Blooming tianshi lotus.

current weight 45.5 kgs 
height 169 cm
fml
goal -lower bf and tackle a size up- increase fitness =  muscular aaand cardio endurance. regain and increase pound for pound strength ( from good 5-6-10-20 x 1- 1.5 - 2-3 sets of varied pushups and hanging leg raises with 80 ish kg of little brother on me -DL 100 ish kgs at 41-3 kgs all fucking daay for up to 9-12 hr shifts at work before I literally near died of burnout and overkill @ 11-12 weeks in on no breaks most days ..long story don't ask.. bastard company .. slacko colleagues)/ hypertrophy /.. make asshole ex- BF cry .. regain supermodel status.. kidding.. .  kind of.

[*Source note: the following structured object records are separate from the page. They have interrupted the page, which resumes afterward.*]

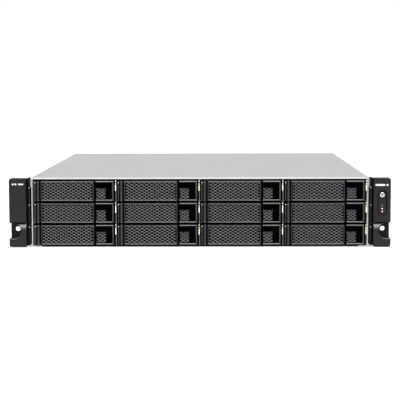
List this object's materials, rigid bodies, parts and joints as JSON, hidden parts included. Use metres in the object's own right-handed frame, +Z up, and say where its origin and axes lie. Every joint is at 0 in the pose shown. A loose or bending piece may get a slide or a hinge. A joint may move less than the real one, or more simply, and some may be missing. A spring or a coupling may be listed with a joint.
{
  "type": "network attached storage",
  "caption": "Rack-mounted network storage unit with hot-swap drive trays behind vented lever handles, a lift-off cover, redundant power modules and rack ears.",
  "frame": {"origin": "on the flat underside, at the middle of the width, in the plane of the ears' back faces, where the unit meets the rack posts", "axes": "+X to the right seen from the front, +Y to the rear of the unit, +Z up"},
  "size_m": [0.4826, 0.5553, 0.088],
  "materials": {
    "galvanised": "zinc-coated sheet, lightly brushed",
    "silver_sheet": "smooth silver-grey coated sheet",
    "black_steel": "matte black powder coat",
    "tray_plastic": "fine-textured charcoal moulding",
    "grille": "fine-textured charcoal moulding with a mesh of openings",
    "latch_plastic": "charcoal moulding with a dimpled thumb face",
    "ear_plastic": "fine-textured near-black moulding",
    "button_metal": "satin metal cap",
    "circuit_board": "green solder mask",
    "fan_plastic": "black glass-filled moulding",
    "aluminium": "extruded, plain",
    "psu_shell": "plated sheet shell",
    "lever_plastic": "green moulding"
  },
  "bodies": {
    "chassis": {"chassis_pan": "galvanised", "front_top_plate": "silver_sheet", "rear_panel": "galvanised", "drive_cage": "galvanised", "left_ear_bracket": "black_steel", "left_ear_bezel": "ear_plastic", "right_ear_bracket": "black_steel", "right_ear_bezel": "ear_plastic", "backplane_board": "circuit_board", "fan_wall": "galvanised", "fan_frame_1": "fan_plastic", "fan_frame_2": "fan_plastic", "motherboard": "circuit_board", "cpu_heatsink": "aluminium", "memory_module": "circuit_board", "psu_cage": "galvanised"},
    "power_button": {"power_button": "button_metal"},
    "rear_cover": {"rear_cover": "silver_sheet"},
    "psu_lower": {"psu_lower": "psu_shell"},
    "psu_lower_lever": {"psu_lower_lever": "lever_plastic"},
    "psu_upper": {"psu_upper": "psu_shell"},
    "psu_upper_lever": {"psu_upper_lever": "lever_plastic"},
    "fan_rotor_1": {"fan_rotor_1": "fan_plastic"},
    "fan_rotor_2": {"fan_rotor_2": "fan_plastic"},
    "tray_r1c1": {"tray_r1c1": "tray_plastic"},
    "handle_r1c1": {"handle_r1c1": "grille"},
    "latch_r1c1": {"latch_r1c1": "latch_plastic"},
    "tray_r1c2": {"tray_r1c2": "tray_plastic"},
    "handle_r1c2": {"handle_r1c2": "grille"},
    "latch_r1c2": {"latch_r1c2": "latch_plastic"},
    "tray_r1c3": {"tray_r1c3": "tray_plastic"},
    "handle_r1c3": {"handle_r1c3": "grille"},
    "latch_r1c3": {"latch_r1c3": "latch_plastic"},
    "tray_r1c4": {"tray_r1c4": "tray_plastic"},
    "handle_r1c4": {"handle_r1c4": "grille"},
    "latch_r1c4": {"latch_r1c4": "latch_plastic"},
    "tray_r2c1": {"tray_r2c1": "tray_plastic"},
    "handle_r2c1": {"handle_r2c1": "grille"},
    "latch_r2c1": {"latch_r2c1": "latch_plastic"},
    "tray_r2c2": {"tray_r2c2": "tray_plastic"},
    "handle_r2c2": {"handle_r2c2": "grille"},
    "latch_r2c2": {"latch_r2c2": "latch_plastic"},
    "tray_r2c3": {"tray_r2c3": "tray_plastic"},
    "handle_r2c3": {"handle_r2c3": "grille"},
    "latch_r2c3": {"latch_r2c3": "latch_plastic"},
    "tray_r2c4": {"tray_r2c4": "tray_plastic"},
    "handle_r2c4": {"handle_r2c4": "grille"},
    "latch_r2c4": {"latch_r2c4": "latch_plastic"},
    "tray_r3c1": {"tray_r3c1": "tray_plastic"},
    "handle_r3c1": {"handle_r3c1": "grille"},
    "latch_r3c1": {"latch_r3c1": "latch_plastic"},
    "tray_r3c2": {"tray_r3c2": "tray_plastic"},
    "handle_r3c2": {"handle_r3c2": "grille"},
    "latch_r3c2": {"latch_r3c2": "latch_plastic"},
    "tray_r3c3": {"tray_r3c3": "tray_plastic"},
    "handle_r3c3": {"handle_r3c3": "grille"},
    "latch_r3c3": {"latch_r3c3": "latch_plastic"},
    "tray_r3c4": {"tray_r3c4": "tray_plastic"},
    "handle_r3c4": {"handle_r3c4": "grille"},
    "latch_r3c4": {"latch_r3c4": "latch_plastic"}
  },
  "joints": [
    {"name": "power_button_press", "type": "slide", "parent": "chassis", "child": "power_button", "axis": [0, 1, 0], "range_m": [0, 0.0015]},
    {"name": "rear_cover_lift", "type": "slide", "parent": "chassis", "child": "rear_cover", "axis": [0, 0, 1], "range_m": [0, 0.15]},
    {"name": "psu_lower_slide", "type": "slide", "parent": "chassis", "child": "psu_lower", "axis": [0, 1, 0], "range_m": [0, 0.21]},
    {"name": "psu_lower_lever_squeeze", "type": "hinge", "parent": "psu_lower", "child": "psu_lower_lever", "pos_m": [0.201, 0.5145, 0.02275], "axis": [0, 0, 1], "range_deg": [0, 14]},
    {"name": "psu_upper_slide", "type": "slide", "parent": "chassis", "child": "psu_upper", "axis": [0, 1, 0], "range_m": [0, 0.21]},
    {"name": "psu_upper_lever_squeeze", "type": "hinge", "parent": "psu_upper", "child": "psu_upper_lever", "pos_m": [0.201, 0.5145, 0.06525], "axis": [0, 0, 1], "range_deg": [0, 14]},
    {"name": "fan_1_spin", "type": "hinge", "parent": "chassis", "child": "fan_rotor_1", "pos_m": [-0.11, 0.19255, 0.0438], "axis": [0, 1, 0], "continuous": true},
    {"name": "fan_2_spin", "type": "hinge", "parent": "chassis", "child": "fan_rotor_2", "pos_m": [0.05, 0.19255, 0.0438], "axis": [0, 1, 0], "continuous": true},
    {"name": "tray_r1c1_slide", "type": "slide", "parent": "chassis", "child": "tray_r1c1", "axis": [0, -1, 0], "range_m": [0, 0.17]},
    {"name": "tray_r1c2_slide", "type": "slide", "parent": "chassis", "child": "tray_r1c2", "axis": [0, -1, 0], "range_m": [0, 0.17]},
    {"name": "tray_r1c3_slide", "type": "slide", "parent": "chassis", "child": "tray_r1c3", "axis": [0, -1, 0], "range_m": [0, 0.17]},
    {"name": "tray_r1c4_slide", "type": "slide", "parent": "chassis", "child": "tray_r1c4", "axis": [0, -1, 0], "range_m": [0, 0.17]},
    {"name": "tray_r2c1_slide", "type": "slide", "parent": "chassis", "child": "tray_r2c1", "axis": [0, -1, 0], "range_m": [0, 0.17]},
    {"name": "tray_r2c2_slide", "type": "slide", "parent": "chassis", "child": "tray_r2c2", "axis": [0, -1, 0], "range_m": [0, 0.17]},
    {"name": "tray_r2c3_slide", "type": "slide", "parent": "chassis", "child": "tray_r2c3", "axis": [0, -1, 0], "range_m": [0, 0.17]},
    {"name": "tray_r2c4_slide", "type": "slide", "parent": "chassis", "child": "tray_r2c4", "axis": [0, -1, 0], "range_m": [0, 0.17]},
    {"name": "tray_r3c1_slide", "type": "slide", "parent": "chassis", "child": "tray_r3c1", "axis": [0, -1, 0], "range_m": [0, 0.17]},
    {"name": "tray_r3c2_slide", "type": "slide", "parent": "chassis", "child": "tray_r3c2", "axis": [0, -1, 0], "range_m": [0, 0.17]},
    {"name": "tray_r3c3_slide", "type": "slide", "parent": "chassis", "child": "tray_r3c3", "axis": [0, -1, 0], "range_m": [0, 0.17]},
    {"name": "tray_r3c4_slide", "type": "slide", "parent": "chassis", "child": "tray_r3c4", "axis": [0, -1, 0], "range_m": [0, 0.17]},
    {"name": "handle_r1c1_swing", "type": "hinge", "parent": "tray_r1c1", "child": "handle_r1c1", "pos_m": [-0.205, -0.012, 0.0709], "axis": [0, 0, -1], "range_deg": [0, 70]},
    {"name": "handle_r1c2_swing", "type": "hinge", "parent": "tray_r1c2", "child": "handle_r1c2", "pos_m": [-0.0992, -0.012, 0.0709], "axis": [0, 0, -1], "range_deg": [0, 70]},
    {"name": "handle_r1c3_swing", "type": "hinge", "parent": "tray_r1c3", "child": "handle_r1c3", "pos_m": [0.0066, -0.012, 0.0709], "axis": [0, 0, -1], "range_deg": [0, 70]},
    {"name": "handle_r1c4_swing", "type": "hinge", "parent": "tray_r1c4", "child": "handle_r1c4", "pos_m": [0.1124, -0.012, 0.0709], "axis": [0, 0, -1], "range_deg": [0, 70]},
    {"name": "handle_r2c1_swing", "type": "hinge", "parent": "tray_r2c1", "child": "handle_r2c1", "pos_m": [-0.205, -0.012, 0.043], "axis": [0, 0, -1], "range_deg": [0, 70]},
    {"name": "handle_r2c2_swing", "type": "hinge", "parent": "tray_r2c2", "child": "handle_r2c2", "pos_m": [-0.0992, -0.012, 0.043], "axis": [0, 0, -1], "range_deg": [0, 70]},
    {"name": "handle_r2c3_swing", "type": "hinge", "parent": "tray_r2c3", "child": "handle_r2c3", "pos_m": [0.0066, -0.012, 0.043], "axis": [0, 0, -1], "range_deg": [0, 70]},
    {"name": "handle_r2c4_swing", "type": "hinge", "parent": "tray_r2c4", "child": "handle_r2c4", "pos_m": [0.1124, -0.012, 0.043], "axis": [0, 0, -1], "range_deg": [0, 70]},
    {"name": "handle_r3c1_swing", "type": "hinge", "parent": "tray_r3c1", "child": "handle_r3c1", "pos_m": [-0.205, -0.012, 0.0151], "axis": [0, 0, -1], "range_deg": [0, 70]},
    {"name": "handle_r3c2_swing", "type": "hinge", "parent": "tray_r3c2", "child": "handle_r3c2", "pos_m": [-0.0992, -0.012, 0.0151], "axis": [0, 0, -1], "range_deg": [0, 70]},
    {"name": "handle_r3c3_swing", "type": "hinge", "parent": "tray_r3c3", "child": "handle_r3c3", "pos_m": [0.0066, -0.012, 0.0151], "axis": [0, 0, -1], "range_deg": [0, 70]},
    {"name": "handle_r3c4_swing", "type": "hinge", "parent": "tray_r3c4", "child": "handle_r3c4", "pos_m": [0.1124, -0.012, 0.0151], "axis": [0, 0, -1], "range_deg": [0, 70]},
    {"name": "latch_r1c1_press", "type": "slide", "parent": "tray_r1c1", "child": "latch_r1c1", "axis": [1, 0, 0], "range_m": [0, 0.004]},
    {"name": "latch_r1c2_press", "type": "slide", "parent": "tray_r1c2", "child": "latch_r1c2", "axis": [1, 0, 0], "range_m": [0, 0.004]},
    {"name": "latch_r1c3_press", "type": "slide", "parent": "tray_r1c3", "child": "latch_r1c3", "axis": [1, 0, 0], "range_m": [0, 0.004]},
    {"name": "latch_r1c4_press", "type": "slide", "parent": "tray_r1c4", "child": "latch_r1c4", "axis": [1, 0, 0], "range_m": [0, 0.004]},
    {"name": "latch_r2c1_press", "type": "slide", "parent": "tray_r2c1", "child": "latch_r2c1", "axis": [1, 0, 0], "range_m": [0, 0.004]},
    {"name": "latch_r2c2_press", "type": "slide", "parent": "tray_r2c2", "child": "latch_r2c2", "axis": [1, 0, 0], "range_m": [0, 0.004]},
    {"name": "latch_r2c3_press", "type": "slide", "parent": "tray_r2c3", "child": "latch_r2c3", "axis": [1, 0, 0], "range_m": [0, 0.004]},
    {"name": "latch_r2c4_press", "type": "slide", "parent": "tray_r2c4", "child": "latch_r2c4", "axis": [1, 0, 0], "range_m": [0, 0.004]},
    {"name": "latch_r3c1_press", "type": "slide", "parent": "tray_r3c1", "child": "latch_r3c1", "axis": [1, 0, 0], "range_m": [0, 0.004]},
    {"name": "latch_r3c2_press", "type": "slide", "parent": "tray_r3c2", "child": "latch_r3c2", "axis": [1, 0, 0], "range_m": [0, 0.004]},
    {"name": "latch_r3c3_press", "type": "slide", "parent": "tray_r3c3", "child": "latch_r3c3", "axis": [1, 0, 0], "range_m": [0, 0.004]},
    {"name": "latch_r3c4_press", "type": "slide", "parent": "tray_r3c4", "child": "latch_r3c4", "axis": [1, 0, 0], "range_m": [0, 0.004]}
  ]
}
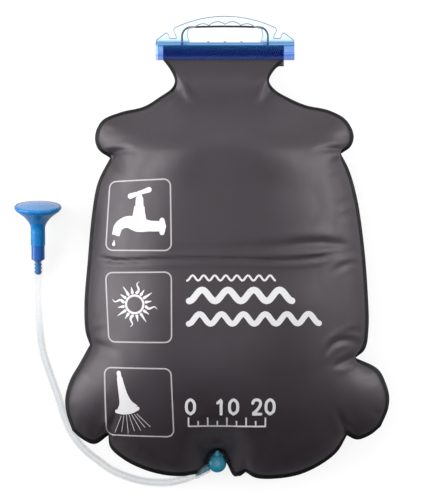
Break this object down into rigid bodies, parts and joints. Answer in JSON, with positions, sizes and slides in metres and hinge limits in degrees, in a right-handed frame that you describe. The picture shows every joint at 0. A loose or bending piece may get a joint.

It'll be a slow start.. bare with me. feed back appreciated.
diet -tba.


----------



## Triple Threat (May 30, 2007)

Blooming Lotus said:


> bare with me.



Now _there's_ an offer you don't get everyday.


----------



## Blooming Lotus (May 30, 2007)

yeah. tell me about it. I actually decided that I don't want to make my ex cry at all (even iff  it was because and during sex that was just so dammed good he was overcome with emotion he couldn't hold it in ) if anyone caught that and wondered and to be honest I would probably be pretty sad if I really thought he was crying about anything to do with me.. it was hard enough as it is I guess.
Anyway. If I find myself thinking like that It 's probably a good time to just take a bit of a step back and go about things a little more quietly.
So together with that there are so many other good journals here at the moment, and that I'm on -line for long enough these days as it is, I think I'm just going to not go ahead with the thread.

Atm It's only between 2-3 hrs a day anyway and it really is nothing overly fabulous.


Thanks anyway.

Blooming tianshi lotus.


----------



## kinkery (May 30, 2007)

nice journal. goodluck with your goals   .


----------